It’s an export item that won’t be found on any shipping manifests, or in an international trade data report, yet it’s an export that has been one of this nation’s most profound and truly helped transform the world: democracy. Yes, yes, I know … when this is stated, failures instantly come to mind, both immediate and distant, in places from Iraq to Vietnam. But United States democracy’s successes are more numerous and significant than its failures.
Representative democracy, a form of democracy founded on the principle of elected individuals representing the people, with the people being the source or fount from which governmental authority and legitimacy is derived, is now seen as the almost accepted world standard.
Yet in the ashes and rubble of post World War II Europe and Asia, that this form of government would grow and flourish was far from certain. But flourish it did. Today’s established political and economic order owes its debt to the democratic foundations laid during that time and thereafter. Throughout our nation’s history we’ve shown the world a political system that is by no means perfect, but one worthy of replication.
A political system like ours, birthed on the hopes and possibilities inherent within every individual, has shown itself to be an infectious one, and one, compared to various others, that works quite well. However, is it still a system worth believing in?
One of the bedrock tenets of representative democracy is a belief in something called “genuine competition.” The election process is the heart of a representative democracy, and the concept of genuine competition is its lifeblood. Why? Because the electoral process must be seen as one in which candidates are able to win based on their ability and prowess as candidates, not because there is a predetermined outcome. Without widespread confidence in genuine competition between political opponents, the system itself is at risk of being undermined. A representative democracy without a credible election process is one that is ripe for upheaval.
We may not see the representative or politician we desire take office, but it’s critically important we believe or trust that he or she was involved in an honest and fair competition for that office.
The framers of our Constitution set in place a decentralized election process — one that is controlled, not at the federal level, but the state and local levels. Because of this, systemwide manipulation and exploitation of the election process is extremely difficult. That’s why Jon Husted — Republican secretary of state for the extremely important swing state of Ohio and a declared Trump supporter — could state with high confidence, regarding the election process he is responsible for overseeing in his state: “People have lost faith in various institutions … I don’t want them to lose faith in their democracy. Our system is not rigged, our system works very well, we make it easy to vote and hard to cheat in Ohio and across the country, and people should have confidence in that.”
Whether it be in Mobile County or Baldwin County, it must be remembered that each county in the state of Alabama, as with other states across the country, have local officials from the community that oversee and supervise the election process. To manipulate a process that’s so far removed from federal intrusion is extremely difficult.
Even cheating the system is not as easy as some would wantonly make it seem. As Husted further noted, “Voter fraud exists … but it’s rare … and definitely not systemic.” Contrary to bantered-about urban myths, casting ballots on behalf of dead people or having individuals vote multiple times are not common practices in our country. The system works.

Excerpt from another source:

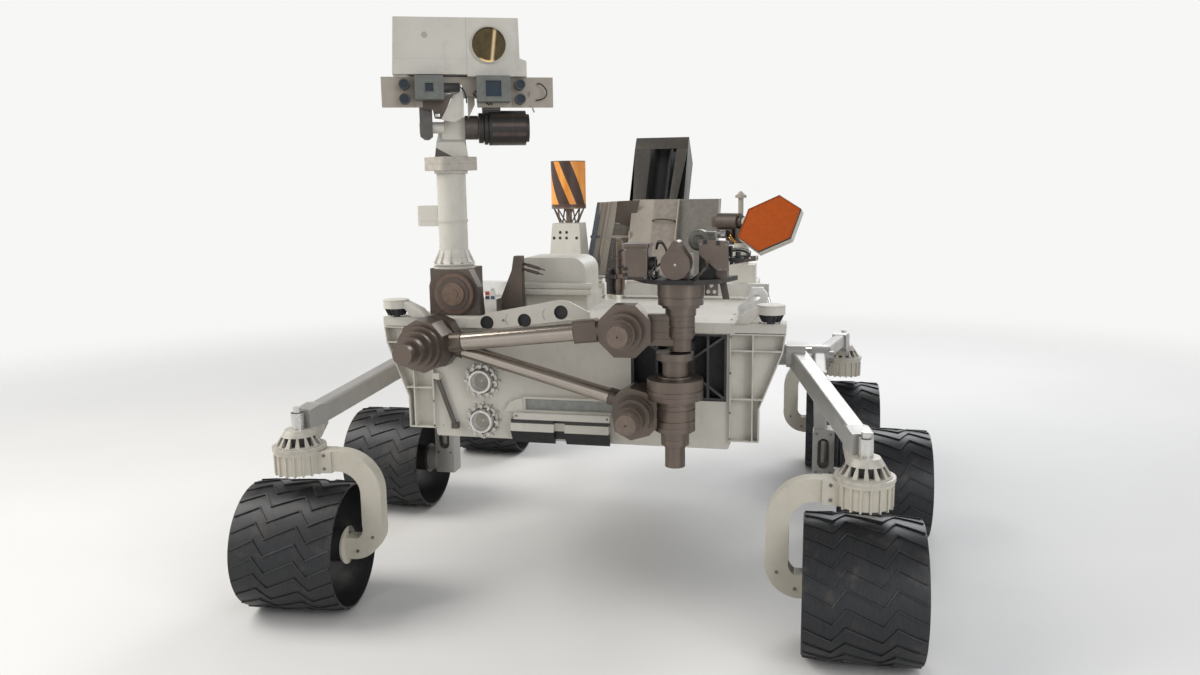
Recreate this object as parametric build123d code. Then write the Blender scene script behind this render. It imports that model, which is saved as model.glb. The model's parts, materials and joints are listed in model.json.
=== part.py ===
from build123d import *
import math
import os

# Six-wheeled planetary rover at full scale, arm stowed across its front.
# Millimetres. +X points ahead, +Y to the rover's left, +Z up.
# The origin is on the ground, midway between the two middle wheels.

# Wheels: a skin of flat facets, one under each lug
TIP_R = 254              # axle to the lugs' flat tips
LUG_H = 6
RIM_W = 400
RIM_SHOULDER = 34        # width of the band at each edge that draws in
RIM_DROP = 4             # how far it draws in
RIM_WALL = 8
LUG_COUNT = 24
LUG_T = 8
LUG_SWEEP = 26           # a lug swings this far to each side of its facet's middle
LUG_STEP = 22            # half the width of its steep leg
RING_SEAT = 0.3          # gap between the hub's ring and the skin
RING_DEPTH = 15
RING_Y = 40
RING_W = 40
SPOKE_COUNT = 6
SPOKE_T = 7
SPOKE_ROOT = 18          # how deep a spoke starts in the hub
SPOKE_RUNOUT = 31        # how far a spoke's curve would run past the ring
HUB_R = 58
HUB_Y = (-40, 150)
HUB_CAP_T = 14
HUB_CAP_INSET = 16
AXLE_R = 24
AXLE_SHORT = 30          # blind end of the hub's bore behind its outer face
FIT = 0.05               # running clearance of a shaft, on the radius
FACE_GAP = 1             # between faces that turn on each other

# Where the wheels stand: half tracks and axle places
FRONT_X = 1200
REAR_X = -1050
END_TRACK = 1060
MIDDLE_TRACK = 1215

# name, x, half track, side (1 left, -1 right), steering angle as parked in degrees, steered
WHEELS = [
    ("front_left", FRONT_X, END_TRACK, 1, 0, True),
    ("front_right", FRONT_X, END_TRACK, -1, 6.33, True),
    ("middle_left", 0, MIDDLE_TRACK, 1, 0, False),
    ("middle_right", 0, MIDDLE_TRACK, -1, 0, False),
    ("rear_left", REAR_X, END_TRACK, 1, 0, True),
    ("rear_right", REAR_X, END_TRACK, -1, 0, True),
]

# Steering: drum and arch turn with the wheel, the ribbed cone above stays on the arm
DRUM_Z = (556, 644)
DRUM_R = 92
DRUM_RIBS = 18
DRUM_RIB_H = 6
DRUM_RIB_T = 6
DRUM_TOOTH = 5           # the ribs reach this far below the drum
DRUM_LIP_T = 12
KING_R = 34
KING_DEPTH = 45
FLANGE_T = 13
FLANGE_R = 102
CONE_TOP_Z = 722
CONE_LOW_R = 90
CONE_TOP_R = 50
POCKETS = 14             # windows between the cone's fins
POCKET_R = 62            # how far in they reach
POCKET_W = 21
POCKET_H = 34
MOTOR_TOP_Z = 786
MOTOR_R = 25
CAP_TOP_Z = 808
CAP_R = 16
NECK_HALF_T = 38         # the arm's flat-sided neck on the cone
# neck's side outline: distance from the kingpin's axis along the arm, height
NECK = [(20, 672), (78, 672), (118, 722), (126, 800), (84, 806), (30, 792)]
NECK_END = (108, 764)    # where the arm's beam runs into it
ARCH_OUT_Y = -328        # strut's inboard face, from the wheel's centre
ARCH_BAND = 80           # strut's width across the travel
ARCH_DEPTH = 66          # strut's depth along the travel
ARCH_BEND_R = 168
ARCH_FOOT_Y = -170
ARCH_PAD = (-170, 6)     # pad where it bolts to the drum: y from the axis, and its thickness
DRIVE_R = 66
DRIVE_Y = (-175, -60)
DRIVE_STEP = 18
DRIVE_FLANGE = 8         # raised bolting ring round the drive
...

This solid election framework has contributed to a continuity in transition of political power in the most hard-fought and contested of elections — whether that be the 1860 presidential election, where in a crowded field Abraham Lincoln received only 40 percent of the popular vote and 180 electoral votes, to the 1960 election in which John F. Kennedy bested outgoing Vice President Richard Nixon in a razor-thin finish, deemed by historians as “one of the closest elections in American history.” And in our times, who can forget the 2000 election, so close that the Supreme Court ended up having the final say in who occupied the White House.

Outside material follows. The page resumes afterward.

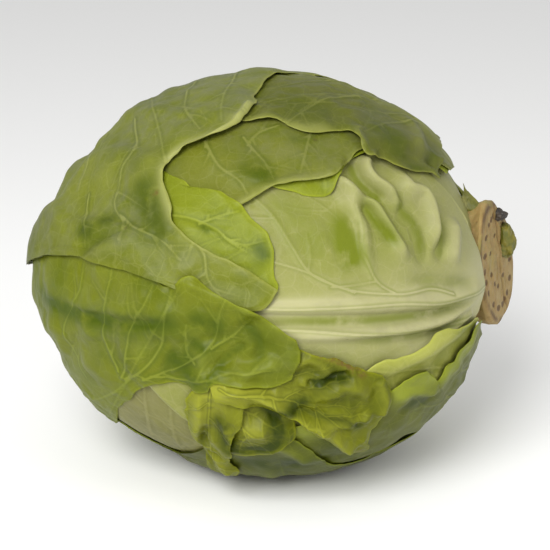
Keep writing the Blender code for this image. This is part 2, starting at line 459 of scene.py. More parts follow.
def blurred(grid: Array, cells: float) -> Array:
    """Bell-shaped average over a number of cells.

    Args:
        grid: grid of numbers.
        cells: width of the bell.

    Returns:
        Grid of the same size.
    """
    reach = max(1, math.ceil(2.2 * cells))
    weights = np.exp(-0.5 * (np.arange(-reach, reach + 1) / cells) ** 2)
    weights /= weights.sum()
    for axis in (0, 1):
        width = [(reach, reach) if k == axis else (0, 0) for k in range(2)]
        padded = np.pad(grid, width, mode="edge")
        size = grid.shape[axis]
        grid = sum(w * padded.take(range(s, s + size), axis) for s, w in enumerate(weights))
    return grid


# ---------------------------------------------------------------- what a leaf is made of

@dataclass(frozen=True)
class Vein:
    """A raised pale vein: its path in degrees from its thick end, and its size in millimetres."""

    path: Path
    width: float
    height: float
    branches: int = 2


@dataclass(frozen=True)
class Fold:
    """A ridge, or with a negative height a crease: its path in degrees and sizes in millimetres.

    The near width is on the left of the path and the far width on its right. Its height fades
    over the ends' share of its length.
    """

    path: Path
    height: float
    near: float
    far: float
    ends: float = 0.3


@dataclass(frozen=True)
class Mark:
    """A soft spot of colour: a path in degrees, its half width in millimetres and its strength."""

    path: Path
    width: float
    strength: float


@dataclass(frozen=True)
class LeafFinish:
    """Colours of a leaf's skin: blade, deep green (also painted shade), ribs and base (also a painted
    highlight on fold crests), margin with a painted highlight on its edge, and waxy bloom with a painted
    sky reflection on upward faces; how mottled it is, and how strongly its veins are drawn."""

    blade: Colour
    deep: Colour
    pale: Colour
    rim: Colour
    # waxy bloom colour, also used for a painted sky reflection on upward faces
    bloom_and_sky_reflection: Colour
    mottle: float = 0.5
    line: float = 0.34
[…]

In what has gone down as one of the country’s most profound political speeches, Al Gore stated in his Dec. 13, 2000, concession speech: “Almost a century and a half ago, Sen. Stephen A. Douglas told Abraham Lincoln, who had just defeated him for the presidency, ‘Partisan feeling must yield to patriotism. I’m with you, Mr. President, and God bless you.’ Well, in that same spirit, I say to President-Elect Bush that what remains of partisan rancor must now be put aside … This has been an extraordinary election. But in one of God’s unforeseen paths, this belatedly broken impasse can point us all to a new common ground, for its very closeness can serve to remind us that we are one people with a shared history and a shared destiny.”
Yes, the contest itself may get heated, the debate it stirs may rouse passions — and that’s okay — but the outcome should be met with acceptance. It’s the way the system was designed to work. The system can be trusted, because the system itself works.